Copy out every line of the data exactly.
— Start of Supplied information —
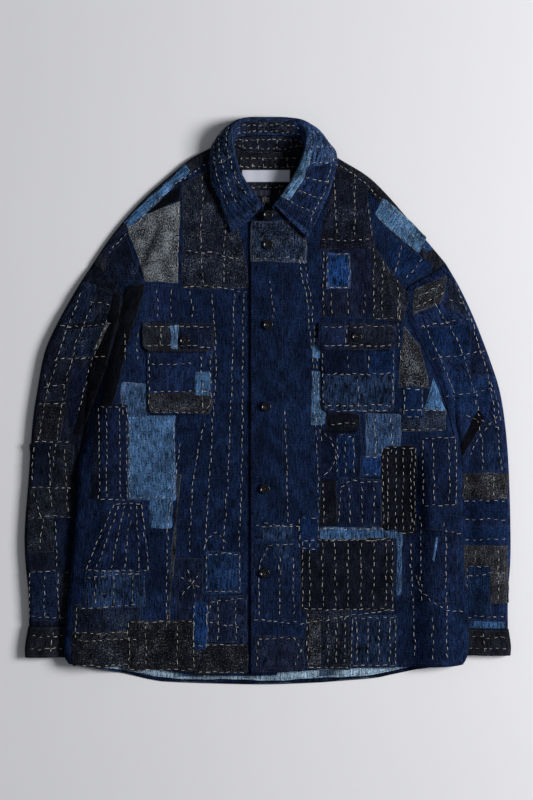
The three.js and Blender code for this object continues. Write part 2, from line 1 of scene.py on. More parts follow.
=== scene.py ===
import math
import bmesh
import bpy
import numpy as np
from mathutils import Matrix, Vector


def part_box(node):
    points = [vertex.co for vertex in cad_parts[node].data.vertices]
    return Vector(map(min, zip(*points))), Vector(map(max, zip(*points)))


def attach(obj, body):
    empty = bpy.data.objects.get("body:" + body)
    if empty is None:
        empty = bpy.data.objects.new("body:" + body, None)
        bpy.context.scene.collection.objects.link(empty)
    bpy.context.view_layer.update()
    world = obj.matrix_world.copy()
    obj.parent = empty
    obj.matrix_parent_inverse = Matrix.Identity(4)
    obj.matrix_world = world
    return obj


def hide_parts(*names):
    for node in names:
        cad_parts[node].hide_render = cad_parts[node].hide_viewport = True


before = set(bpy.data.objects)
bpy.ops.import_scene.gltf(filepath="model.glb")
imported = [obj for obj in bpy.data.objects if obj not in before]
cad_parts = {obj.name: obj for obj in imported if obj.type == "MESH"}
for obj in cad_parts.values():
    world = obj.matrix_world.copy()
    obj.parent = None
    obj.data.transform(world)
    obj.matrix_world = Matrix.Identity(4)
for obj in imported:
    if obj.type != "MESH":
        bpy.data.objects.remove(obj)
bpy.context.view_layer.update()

# ---- the table the jacket lies on, its light and the camera --------------------------------------
# A plain, faintly cool white surface, lit by one large soft window to the right and a weak one
# on the left. The camera looks straight down on the middle of the jacket.
FRAME_TALL = 1.2
CAMERA_HEIGHT = 3.0
CAMERA_AIM = (-0.0015, 0.0022)


def node(tree, kind, inputs=(), links=(), **settings):
    """Adds one shader node, sets its values by socket name and joins its sockets to others."""
    made = tree.nodes.new(kind)
    for key, value in settings.items():
        setattr(made, key, value)
    for name, value in dict(inputs).items():
        made.inputs[name].default_value = value
    for name, source in dict(links).items():
        tree.links.new(source, made.inputs[name])
    return made


def new_material(name):
    """An empty node material with its output, and the shader that feeds it."""
    material = bpy.data.materials.new(name)
    material.use_nodes = True
    tree = material.node_tree
    tree.nodes.clear()
    shader = tree.nodes.new("ShaderNodeBsdfPrincipled")
    output = tree.nodes.new("ShaderNodeOutputMaterial")
    tree.links.new(shader.outputs["BSDF"], output.inputs["Surface"])
    return material, tree, shader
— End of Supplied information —
» **Problem solution**:
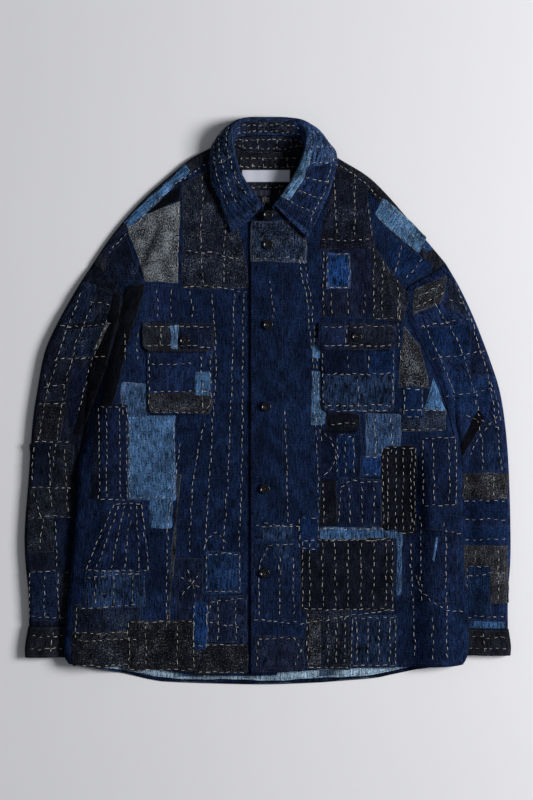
The three.js and Blender code for this object continues. Write part 2, from line 1 of scene.py on. More parts follow.
=== scene.py ===
import math
import bmesh
import bpy
import numpy as np
from mathutils import Matrix, Vector


def part_box(node):
    points = [vertex.co for vertex in cad_parts[node].data.vertices]
    return Vector(map(min, zip(*points))), Vector(map(max, zip(*points)))


def attach(obj, body):
    empty = bpy.data.objects.get("body:" + body)
    if empty is None:
        empty = bpy.data.objects.new("body:" + body, None)
        bpy.context.scene.collection.objects.link(empty)
    bpy.context.view_layer.update()
    world = obj.matrix_world.copy()
    obj.parent = empty
    obj.matrix_parent_inverse = Matrix.Identity(4)
    obj.matrix_world = world
    return obj


def hide_parts(*names):
    for node in names:
        cad_parts[node].hide_render = cad_parts[node].hide_viewport = True


before = set(bpy.data.objects)
bpy.ops.import_scene.gltf(filepath="model.glb")
imported = [obj for obj in bpy.data.objects if obj not in before]
cad_parts = {obj.name: obj for obj in imported if obj.type == "MESH"}
for obj in cad_parts.values():
    world = obj.matrix_world.copy()
    obj.parent = None
    obj.data.transform(world)
    obj.matrix_world = Matrix.Identity(4)
for obj in imported:
    if obj.type != "MESH":
        bpy.data.objects.remove(obj)
bpy.context.view_layer.update()

# ---- the table the jacket lies on, its light and the camera --------------------------------------
# A plain, faintly cool white surface, lit by one large soft window to the right and a weak one
# on the left. The camera looks straight down on the middle of the jacket.
FRAME_TALL = 1.2
CAMERA_HEIGHT = 3.0
CAMERA_AIM = (-0.0015, 0.0022)


def node(tree, kind, inputs=(), links=(), **settings):
    """Adds one shader node, sets its values by socket name and joins its sockets to others."""
    made = tree.nodes.new(kind)
    for key, value in settings.items():
        setattr(made, key, value)
    for name, value in dict(inputs).items():
        made.inputs[name].default_value = value
    for name, source in dict(links).items():
        tree.links.new(source, made.inputs[name])
    return made


def new_material(name):
    """An empty node material with its output, and the shader that feeds it."""
    material = bpy.data.materials.new(name)
    material.use_nodes = True
    tree = material.node_tree
    tree.nodes.clear()
    shader = tree.nodes.new("ShaderNodeBsdfPrincipled")
    output = tree.nodes.new("ShaderNodeOutputMaterial")
    tree.links.new(shader.outputs["BSDF"], output.inputs["Surface"])
    return material, tree, shader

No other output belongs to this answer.